You can see the amount of noise present with this type of coupling, but by using the filtering feature we can eliminate these spikes. This forum post illustrates some of the ways we can graph a digital signal. There is also some great information regarding Frequency coupling which you can find here.
Just remember that we can apply filtering post-capture, so always capture without and clean it after.
The other option is to use math channels. These can also be done post-capture and you can add as many as you like without upsetting the original data capture.
- Digital signal
- Math channel showing MAF response to snap throttle
- Math channel wizard
Now we have a much cleaner image. You can see the initial gulp of air from the engine as the throttle is opened, followed by the gradual rise in MAF as the engine RPM increase during a snap throttle event.

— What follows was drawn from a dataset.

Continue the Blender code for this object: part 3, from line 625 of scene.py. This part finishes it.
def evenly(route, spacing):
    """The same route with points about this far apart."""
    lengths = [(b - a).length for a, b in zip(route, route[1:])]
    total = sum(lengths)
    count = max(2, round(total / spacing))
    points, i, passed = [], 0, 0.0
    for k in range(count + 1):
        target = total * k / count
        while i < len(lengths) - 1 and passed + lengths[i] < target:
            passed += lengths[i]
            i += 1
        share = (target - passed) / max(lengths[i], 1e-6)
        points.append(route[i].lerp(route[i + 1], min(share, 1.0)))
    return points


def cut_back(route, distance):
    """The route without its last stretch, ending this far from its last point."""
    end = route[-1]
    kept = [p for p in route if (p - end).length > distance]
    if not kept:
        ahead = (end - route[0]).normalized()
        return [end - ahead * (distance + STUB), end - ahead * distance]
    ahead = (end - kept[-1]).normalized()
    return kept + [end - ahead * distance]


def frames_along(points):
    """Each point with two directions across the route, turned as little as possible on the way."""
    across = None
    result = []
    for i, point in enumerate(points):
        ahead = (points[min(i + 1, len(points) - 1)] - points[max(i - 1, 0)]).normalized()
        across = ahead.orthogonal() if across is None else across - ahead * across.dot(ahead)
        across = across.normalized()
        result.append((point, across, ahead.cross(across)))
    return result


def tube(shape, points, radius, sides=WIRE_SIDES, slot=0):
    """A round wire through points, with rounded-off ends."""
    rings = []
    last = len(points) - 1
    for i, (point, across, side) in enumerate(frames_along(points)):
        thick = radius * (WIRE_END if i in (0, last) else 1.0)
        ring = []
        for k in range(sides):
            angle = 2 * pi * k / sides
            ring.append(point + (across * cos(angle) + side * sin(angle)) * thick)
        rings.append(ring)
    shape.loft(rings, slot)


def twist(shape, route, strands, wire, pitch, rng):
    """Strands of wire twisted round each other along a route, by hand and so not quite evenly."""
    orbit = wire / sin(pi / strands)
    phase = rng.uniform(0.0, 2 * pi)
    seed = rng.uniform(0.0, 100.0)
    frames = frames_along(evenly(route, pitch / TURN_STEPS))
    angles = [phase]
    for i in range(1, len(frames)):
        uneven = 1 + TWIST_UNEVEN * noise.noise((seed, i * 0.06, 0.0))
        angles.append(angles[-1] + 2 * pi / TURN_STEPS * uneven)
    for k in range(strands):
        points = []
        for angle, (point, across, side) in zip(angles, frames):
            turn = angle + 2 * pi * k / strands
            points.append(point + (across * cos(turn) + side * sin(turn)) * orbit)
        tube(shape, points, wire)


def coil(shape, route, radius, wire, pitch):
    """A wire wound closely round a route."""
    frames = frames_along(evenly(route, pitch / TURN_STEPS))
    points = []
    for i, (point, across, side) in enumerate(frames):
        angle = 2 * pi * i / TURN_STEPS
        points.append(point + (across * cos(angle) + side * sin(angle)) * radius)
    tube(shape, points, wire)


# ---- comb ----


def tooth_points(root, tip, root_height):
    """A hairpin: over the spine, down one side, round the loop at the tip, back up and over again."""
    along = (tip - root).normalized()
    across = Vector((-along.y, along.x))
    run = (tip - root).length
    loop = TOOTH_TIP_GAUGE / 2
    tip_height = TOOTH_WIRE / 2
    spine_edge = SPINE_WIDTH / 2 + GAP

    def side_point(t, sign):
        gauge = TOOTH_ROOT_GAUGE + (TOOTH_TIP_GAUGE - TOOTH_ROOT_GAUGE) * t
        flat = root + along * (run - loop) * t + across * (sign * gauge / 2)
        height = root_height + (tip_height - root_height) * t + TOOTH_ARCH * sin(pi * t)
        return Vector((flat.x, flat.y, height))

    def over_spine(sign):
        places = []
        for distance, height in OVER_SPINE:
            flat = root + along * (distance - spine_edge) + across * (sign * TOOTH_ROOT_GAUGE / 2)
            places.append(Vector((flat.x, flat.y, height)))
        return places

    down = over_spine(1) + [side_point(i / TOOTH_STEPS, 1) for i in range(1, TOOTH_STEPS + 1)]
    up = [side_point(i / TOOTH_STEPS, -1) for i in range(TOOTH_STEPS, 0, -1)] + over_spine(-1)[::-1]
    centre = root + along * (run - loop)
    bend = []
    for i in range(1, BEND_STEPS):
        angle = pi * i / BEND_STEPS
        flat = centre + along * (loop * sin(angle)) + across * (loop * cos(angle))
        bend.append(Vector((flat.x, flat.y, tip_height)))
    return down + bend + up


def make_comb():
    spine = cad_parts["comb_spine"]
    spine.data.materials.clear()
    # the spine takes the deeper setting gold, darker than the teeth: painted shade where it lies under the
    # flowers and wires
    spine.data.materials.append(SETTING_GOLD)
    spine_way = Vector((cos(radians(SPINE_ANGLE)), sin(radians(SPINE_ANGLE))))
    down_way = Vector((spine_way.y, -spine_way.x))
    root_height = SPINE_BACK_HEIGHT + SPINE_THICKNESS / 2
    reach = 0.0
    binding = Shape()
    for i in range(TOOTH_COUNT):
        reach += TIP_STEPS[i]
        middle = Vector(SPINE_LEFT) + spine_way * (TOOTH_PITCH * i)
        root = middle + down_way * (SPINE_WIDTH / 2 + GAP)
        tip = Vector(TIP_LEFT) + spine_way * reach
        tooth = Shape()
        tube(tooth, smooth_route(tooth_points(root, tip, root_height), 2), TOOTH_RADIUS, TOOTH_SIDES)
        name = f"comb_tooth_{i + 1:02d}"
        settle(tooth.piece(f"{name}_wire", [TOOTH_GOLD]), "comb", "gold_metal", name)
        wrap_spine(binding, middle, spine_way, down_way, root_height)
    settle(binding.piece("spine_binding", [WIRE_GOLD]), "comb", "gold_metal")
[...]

To help smooth the math channel I’ve added a lowpass filter to the formula. It now reads LowPass(freq(D);20). Altering the number at the end of the formula will increase or decrease the filtering. The lower the number the more excessive the filter.
Armed with the information gathered so far, we were happy that the sensor was performing as it should with the addition of a ground signal. This can, of course, be seen as a little overkill but I’ve been in the horrible position where you have that ECU in your hand and you’re thinking what if this doesn’t fix it. I like to be sure that there is nothing more I can test to be confident that this is the right part to replace. In this instance, it is the only thing supplying earth to the MAF so it has to be the answer.
To complete process we gave the following options to the customer: Would you like us to create an earth for the sensor or would you prefer us to fit a new ECU? You can guess which option the customer went for.